In this world of interconnections, it has become a cliché to talk about the “global village.“ But right now, the village is burning, and the neighbors are fighting in the light of the flames. Just as we need a policeman to restore order; we need a firefighter to put out the flames of conflict, and a kind of mayor, smart and sensible, to lead the rebuilding.

Only America can play all these roles, because of all world powers, America alone has the credibility to shape sustainable solutions to these challenges.

Rasmussen’s op-ed makes many familiar mistakes here. For one thing, the entire “village” isn’t burning, and the vast majority of the world is at peace. The need for both “policeman” and “firefighter” is exaggerated to make it seem as if the world will fall into chaos unless the U.S. acts as the author wants, but that isn’t the case. For another, it can’t possibly be the responsibility of any one government to do all of the things mentioned here. No government has the right or authority to do these things, and there is no single government with either the resources or the competence to police the world. Besides, there simply isn’t enough political support for such a role here in the U.S. Even if the U.S. could competently fill the role Rasmussen describes, it would be a mistake to do it.

The costs of such a role are not only exorbitant, but there is an inherent danger in justifying U.S. actions in these terms. Setting the U.S. up as the enforcer of order around the world effectively puts the U.S. above the rules that all states are supposed to follow, and it gives it an excuse to trample on the sovereignty of other states when the enforcer deems it appropriate. Even if our leaders had consistently good judgment, that would create many opportunities for abuse. Since we know our leaders often make poor choices about how and where to intervene, it opens the door to one disaster after another. We also know our government’s “enforcement” is arbitrary and selective, and when its allies and clients break the rules the U.S. is usually helping them or covering for them. Most of the world doesn’t need and presumably doesn’t want a “policeman” that can do what it likes, shield its clients from punishment, and never has to answer to them, and most Americans don’t want their government to act as one.

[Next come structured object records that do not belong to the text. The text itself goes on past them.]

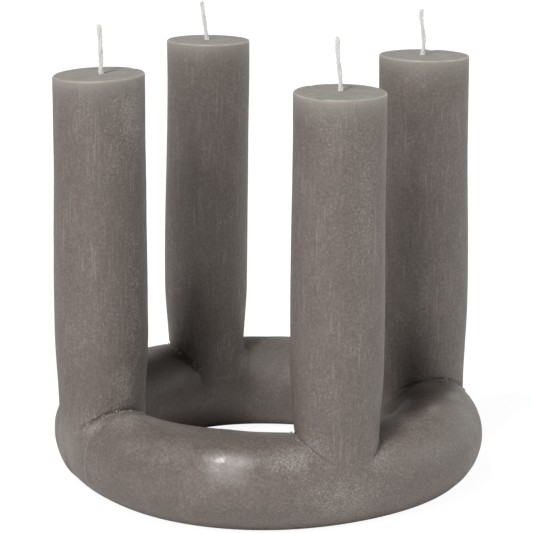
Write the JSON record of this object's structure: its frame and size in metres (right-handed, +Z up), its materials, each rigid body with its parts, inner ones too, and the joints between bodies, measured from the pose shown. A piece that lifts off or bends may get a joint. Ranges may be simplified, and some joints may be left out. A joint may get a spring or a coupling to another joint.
{
  "type": "advent wreath candle",
  "caption": "Thick round wax ring cast in one with tall pillar candles spaced evenly round it, each with a white cotton wick; stands by itself on its flat underside.",
  "frame": {"origin": "on the surface that the ring rests on, below the middle of the whole object", "axes": "+Z up along the pillars; the pillars stand near the diagonals between the X and Y axes"},
  "size_m": [0.271, 0.2706, 0.2889],
  "materials": {
    "wax": "taupe grey candle wax, satin, with fine pale scratches and frosting, paler and greener at the tops",
    "cotton_wick": "waxed braided white cotton, cut ends a little frayed"
  },
  "bodies": {
    "root": {"wax_body": "wax", "wick_front_left": "cotton_wick", "wick_front_right": "cotton_wick", "wick_back_right": "cotton_wick", "wick_back_left": "cotton_wick"}
  },
  "joints": []
}
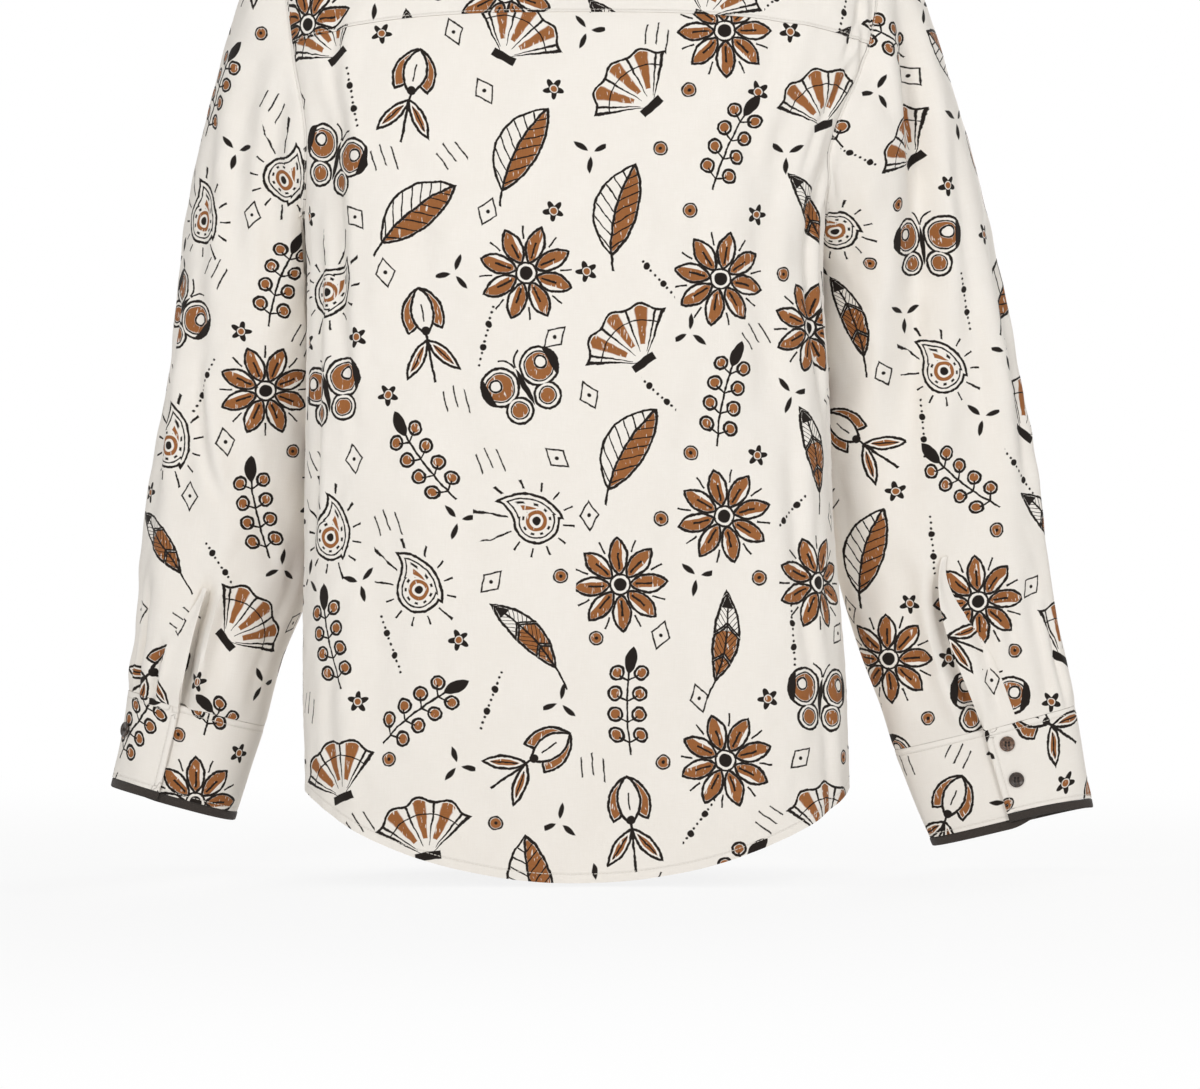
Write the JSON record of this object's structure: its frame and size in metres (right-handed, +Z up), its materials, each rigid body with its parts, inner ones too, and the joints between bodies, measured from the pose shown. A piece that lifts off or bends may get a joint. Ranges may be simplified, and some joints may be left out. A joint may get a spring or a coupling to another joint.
{
  "type": "long-sleeved button-through shirt",
  "caption": "Long-sleeved woven shirt with a back yoke, shirt-tail hem, pointed collar and trimmed cuffs, filled out as if worn.",
  "frame": {"origin": "middle of the neck opening, level with the points where the shoulders meet the neck, which is where the wearer's shoulders hold the garment up", "axes": "+Z up, -Y towards the front, +X towards the wearer's left"},
  "size_m": [0.7415, 0.2265, 0.7895],
  "materials": {
    "printed_cloth": "soft matt woven cloth with a printed pattern",
    "dark_trim": "matt woven binding",
    "dark_button": "satin"
  },
  "bodies": {
    "root": {"back": "printed_cloth", "back_yoke": "printed_cloth", "front_left": "printed_cloth", "front_right": "printed_cloth", "front_band": "printed_cloth", "collar_stand": "printed_cloth", "collar_leaf": "printed_cloth", "sleeve_left": "printed_cloth", "sleeve_right": "printed_cloth", "sleeve_placket_left": "printed_cloth", "sleeve_placket_right": "printed_cloth", "cuff_left": "printed_cloth", "cuff_right": "printed_cloth", "cuff_trim_left": "dark_trim", "cuff_trim_right": "dark_trim", "front_button_1": "dark_button", "front_button_2": "dark_button", "front_button_3": "dark_button", "front_button_4": "dark_button", "front_button_5": "dark_button", "front_button_6": "dark_button", "collar_button": "dark_button", "cuff_button_left_1": "dark_button", "cuff_button_right_1": "dark_button", "cuff_button_right_2": "dark_button"}
  },
  "joints": []
}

Of course, it is misleading from the start to think of a major military power as either a police force or a fire brigade. Both of these are typically services under the control of a local government in one’s own community. The U.S. role Rasmussen describes is necessarily very different from that. It isn’t local or accountable to the people being “policed,” and its “policing” is inevitably an intrusion from outside into their affairs. As for being a “mayor,” mayors are normally elected, but most nations around the world haven’t elected and wouldn’t elect the U.S. as “mayor” of the world. Most of the world doesn’t accept the U.S. as its “policeman,” and in quite a few places that role is vehemently denied.